→ STATED GOAL:
Select the lines below containing the word "joints".

┌─ INFORMATION PROVIDED

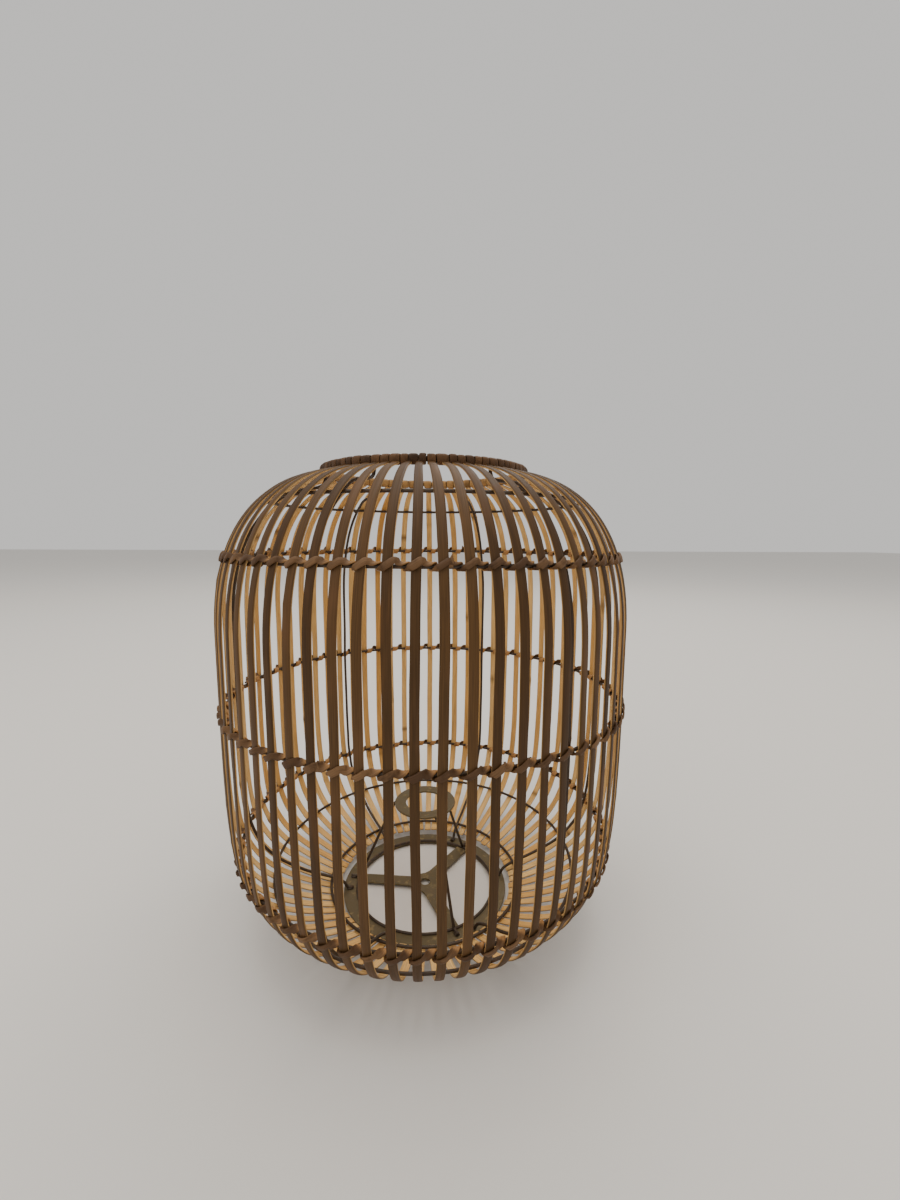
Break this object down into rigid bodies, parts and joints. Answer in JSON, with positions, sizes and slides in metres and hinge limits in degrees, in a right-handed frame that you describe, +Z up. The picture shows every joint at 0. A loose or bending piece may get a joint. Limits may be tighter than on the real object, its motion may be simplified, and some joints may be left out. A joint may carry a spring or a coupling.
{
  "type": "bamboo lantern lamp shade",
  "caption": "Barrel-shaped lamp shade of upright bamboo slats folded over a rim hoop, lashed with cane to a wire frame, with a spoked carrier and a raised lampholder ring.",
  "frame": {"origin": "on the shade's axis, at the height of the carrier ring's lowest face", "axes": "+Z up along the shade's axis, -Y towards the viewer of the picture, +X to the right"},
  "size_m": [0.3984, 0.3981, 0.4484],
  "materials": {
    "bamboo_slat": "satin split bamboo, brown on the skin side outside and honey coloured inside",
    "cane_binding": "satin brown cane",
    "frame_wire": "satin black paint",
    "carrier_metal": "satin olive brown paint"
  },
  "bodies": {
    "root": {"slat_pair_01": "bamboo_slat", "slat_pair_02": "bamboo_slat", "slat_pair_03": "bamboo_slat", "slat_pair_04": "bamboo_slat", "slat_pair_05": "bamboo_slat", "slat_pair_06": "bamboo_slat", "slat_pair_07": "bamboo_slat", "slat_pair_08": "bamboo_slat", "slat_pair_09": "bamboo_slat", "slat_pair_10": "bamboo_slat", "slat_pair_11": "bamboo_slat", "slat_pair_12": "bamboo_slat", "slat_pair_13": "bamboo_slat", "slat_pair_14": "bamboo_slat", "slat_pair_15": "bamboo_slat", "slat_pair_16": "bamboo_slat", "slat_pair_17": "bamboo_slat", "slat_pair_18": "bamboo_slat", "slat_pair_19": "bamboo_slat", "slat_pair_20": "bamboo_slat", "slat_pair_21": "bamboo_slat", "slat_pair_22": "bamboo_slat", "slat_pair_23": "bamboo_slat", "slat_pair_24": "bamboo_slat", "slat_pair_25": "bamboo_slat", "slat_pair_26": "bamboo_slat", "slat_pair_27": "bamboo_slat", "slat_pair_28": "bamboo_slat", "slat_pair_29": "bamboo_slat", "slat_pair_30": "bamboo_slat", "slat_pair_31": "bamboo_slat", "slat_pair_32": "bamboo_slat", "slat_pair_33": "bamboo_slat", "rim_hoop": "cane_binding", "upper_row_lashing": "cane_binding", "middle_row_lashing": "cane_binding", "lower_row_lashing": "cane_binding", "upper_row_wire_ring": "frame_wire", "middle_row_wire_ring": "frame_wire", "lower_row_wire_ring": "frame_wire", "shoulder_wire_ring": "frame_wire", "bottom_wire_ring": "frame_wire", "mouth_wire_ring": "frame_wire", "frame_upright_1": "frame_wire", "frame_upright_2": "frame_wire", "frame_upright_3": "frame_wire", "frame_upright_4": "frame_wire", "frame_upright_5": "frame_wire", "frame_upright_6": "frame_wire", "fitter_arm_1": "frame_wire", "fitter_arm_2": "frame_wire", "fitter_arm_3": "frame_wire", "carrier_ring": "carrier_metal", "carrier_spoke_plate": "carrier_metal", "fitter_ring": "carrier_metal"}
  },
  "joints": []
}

└─

→ SOLVED EXERCISE:
Break this object down into rigid bodies, parts and joints. Answer in JSON, with positions, sizes and slides in metres and hinge limits in degrees, in a right-handed frame that you describe, +Z up. The picture shows every joint at 0. A loose or bending piece may get a joint. Limits may be tighter than on the real object, its motion may be simplified, and some joints may be left out. A joint may carry a spring or a coupling.
  "joints": []